How Men Start Over

Copyrighted by Lorna Tedder. Originally published in Crimes to the Third Degree.

In a discussion today on how men and women grieve differently and how they start over differently, I realized something I hadn’t before. I don’t know if it’s really a man vs. woman thing or just what I’ve observed personally among the people I know or maybe it’s just me. But it was an ah-ha moment, yet again.

Flying By Night novel

I’ve heard many times that when a person loses a spouse to death or divorce, they grieve it differently if they’re a man or if they’re a woman. Women grieve alone, I’m told, and that was certainly true for me. I can think of plenty of women who’ve found themselves physically alone and chose to stay alone for a year or two before slipping back into a relationship with any staying power.

Men grieve with another woman, I’m told. I’ve certainly seen that, too. Their wives die or ditch them or desert them for someone else and about…four months later, per what I’ve seen soooomany times, the guys announce that they’ve mourned, healed, and moved on from their wives. In almost every occasion, what had really happened was they had started sleeping with someone else and that constituted moving on, if not healing.

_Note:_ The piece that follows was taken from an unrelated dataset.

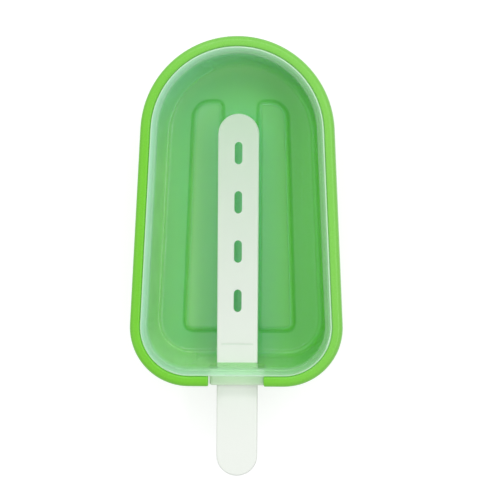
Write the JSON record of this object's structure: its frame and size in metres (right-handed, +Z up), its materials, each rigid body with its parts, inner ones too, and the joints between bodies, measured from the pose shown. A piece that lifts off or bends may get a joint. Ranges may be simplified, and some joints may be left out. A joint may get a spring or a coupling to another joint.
{
  "type": "ice pop mold",
  "caption": "Ice pop mould: a translucent tray nested in a rimmed opaque holder, with a flat slotted stick that slides in a collar at the handle end.",
  "frame": {"origin": "middle of the holder's flat underside, halfway between its round tip and its flat handle end", "axes": "+Z up out of the open tray, +Y towards the pop's round tip (the stick's handle points to -Y), +X across"},
  "size_m": [0.0774, 0.1598, 0.0249],
  "materials": {
    "holder_plastic": "smooth opaque lime green, soft gloss",
    "tray_plastic": "translucent, frosted, faintly bluish white",
    "stick_plastic": "opaque white, satin"
  },
  "bodies": {
    "mold": {"holder": "holder_plastic", "mold_tray": "tray_plastic"},
    "stick": {"stick": "stick_plastic"}
  },
  "joints": [
    {"name": "stick_slide", "type": "slide", "parent": "mold", "child": "stick", "axis": [0, -1, 0], "range_m": [-0.019, 0.08]}
  ]
}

I’ve seen good men who’ve lost their wives go on to find a new woman, often as similar as possible to the now-gone wife (whether they realized it or not), and they’ve done it in remarkable time. I can think of very few who weren’t in new, bonded relationships or remarried within two years of the breakup or funeral. It’s like they must get back on solid ground ASAP and a new woman in the role of devotee is critical.

It’s also been explained to me as, “Hey, men must have sex.” Maybe that’s true. I don’t know. I think it’s more than just lonely penises.

But I think it goes back to the healing process and how it differs in men and women. Women seem to heal from the inside out, looking deep within and figuring out their issues and trying not to repeat the same mistakes and just looking at everything so damned hard. It’s a massive clearing out from the inside out, healing at the core and letting the Light ease back out from deep in the pores. A process of gaining perspective and becoming content with one’s self.

In this particular discussion today, it was pointed out to me that men are often shaken financially and emotionally in a death or divorce and they rebuild financially first. They get their bearings again on their wealth, their image, their social status, their concrete plans for the future. Then they start to settle into the emotional rebuilding.

And some settle into a new marriage as part of that outward building and then more slowly, over a longer period of time, rebuild emotionally.

So women, when starting over, rebuild from inside out. And men rebuild from outside in.

Or maybe it has nothing at all to do with the sexes.